A última crónica
O cordão umbilical, que não fui capaz de cortar antes, é cortado hoje, com esta crónica.
A relação que mantemos com as organizações onde trabalhamos, com o trabalho que fazemos e com a nossa profissão é uma relação sentimental. Por vezes, pode até ser descrita mais rigorosamente como uma relação amorosa. Não é, como tantos patrões infelizmente pensam, uma mera relação comercial, definida pelo valor de uso pontual que empregado e patrão atribuem um ao outro, e que pode ser facilmente substituída por qualquer outra financeiramente mais interessante.
Uma actividade profissional não é apenas um emprego mas uma identidade. Diz quem somos. É por isso que tantas vezes, quando nos apresentam a alguém numa função social, enunciam a nossa profissão ou a organização onde trabalhamos, ao mesmo tempo que dizem o nosso nome. Somos o que fazemos.
A organização onde trabalhamos não é apenas o local onde passamos umas horas todos os dias, mas — por ambivalente que seja a nossa relação com ela — o projecto ao qual dedicamos anos de trabalho, horas roubadas ao sono e à família, onde investimos a nossa imaginação e a nossa inteligência, para onde canalizamos muito do melhor de que somos capazes.
Foi por isso que, quando abandonei os quadros do PÚBLICO em 31 de Julho de 2009 e, ao mesmo tempo, abandonei o jornalismo, só o consegui fazer porque considerava que a relação amorosa que tinha mantido com o PÚBLICO desde antes do primeiro momento da sua gestação se tinha esgotado.
Tive a sorte, a honra, o orgulho e o prazer de viver, no grupo dos nove fundadores do PÚBLICO, anos de paixão, pelos quais estarei sempre em dívida para com o Vicente Jorge Silva, que ensinou a todos os que podiam aprender que o jornalismo se faz com a dignidade de uma feroz independência e sempre com prazer e irreverência.
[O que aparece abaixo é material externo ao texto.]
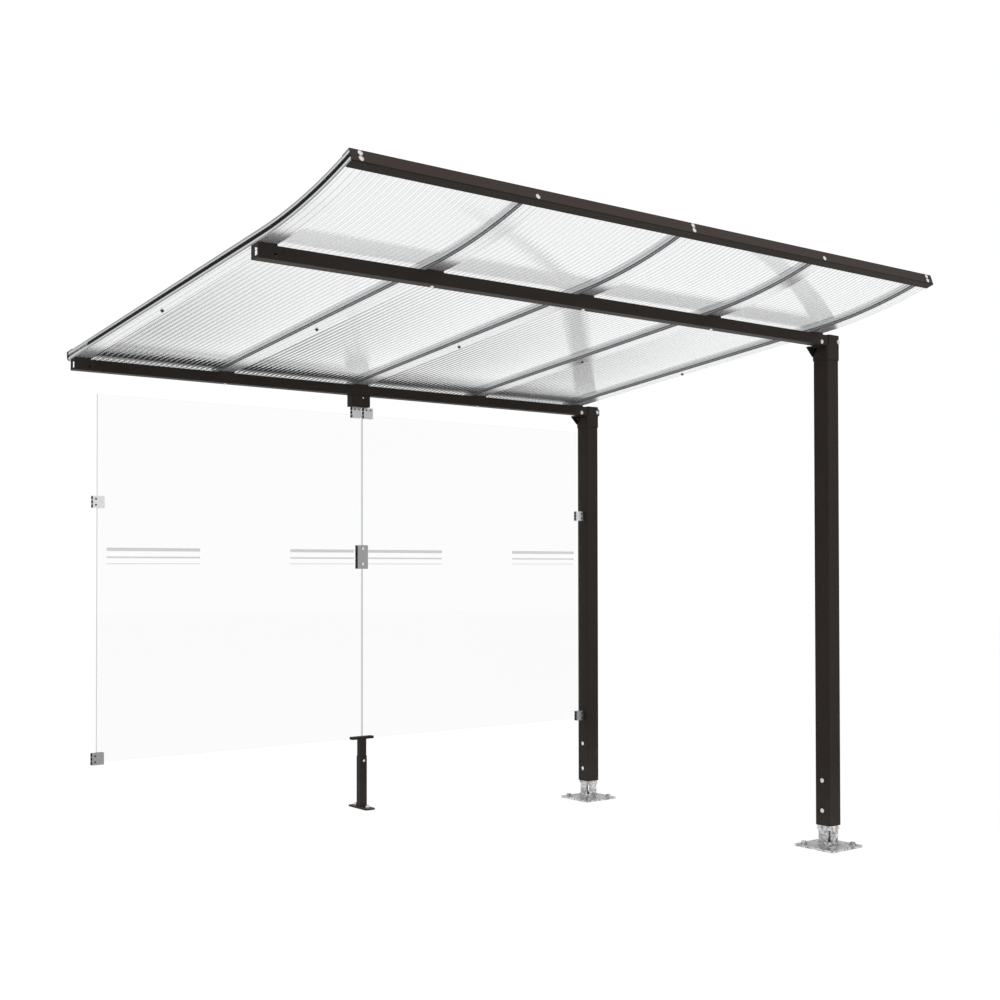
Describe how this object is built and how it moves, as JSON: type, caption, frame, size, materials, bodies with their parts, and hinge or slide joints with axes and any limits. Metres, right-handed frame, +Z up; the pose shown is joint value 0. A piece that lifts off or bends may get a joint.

Foram anos de paixão e de diversão os primeiros anos do PÚBLICO, como já tinham sido, ainda que sem a mesma intensidade, os seis anos em que tive a sorte de trabalhar com o Vicente no Expresso-Revista. Depois disso, a relação com o PÚBLICO atravessou as vicissitudes de muitas relações amorosas, com desilusões e crises de confiança, com agruras e novos entusiasmos e novos desencantos, mas foi sempre possível encontrar um resto de afeição para manter a chama acesa, até ao dia em que isso deixou de ser possível. Dizia então aos amigos que me perguntavam se não sentia saudades da redacção que tinha esgotado a minha relação amorosa com o PÚBLICO, depois de gastar os últimos restos de carinho que tinha conseguido encontrar escondidos nos cantos. Não era verdade.
E não era verdade porque, mesmo depois de ter saído do jornal, eu tinha continuado a manter esta mesma coluna — que iniciei há 16 anos, a 2 de Janeiro de 2001, com uma crónica sobre os riscos da Internet para a privacidade. Já não tinha o estatuto de jornalista, mas sim o de colunista, o registo da coluna foi mudando do comentário para o da opinião, de acordo com a maior liberdade do meu novo papel, mas escrever aqui, precisamente neste espaço, mantinha viva e bem acesa a minha relação com o PÚBLICO e com o público. É esse cordão umbilical, que não fui capaz de cortar antes, que é cortado hoje, com esta crónica, que será a última publicada nestas páginas.
Aos leitores que foram, durante 16 anos, a razão de ser dos meus textos, e cuja presença foi para mim tão gratificante, digo apenas que espero voltar a encontrá-los por aí. Eu continuarei certamente a escrever.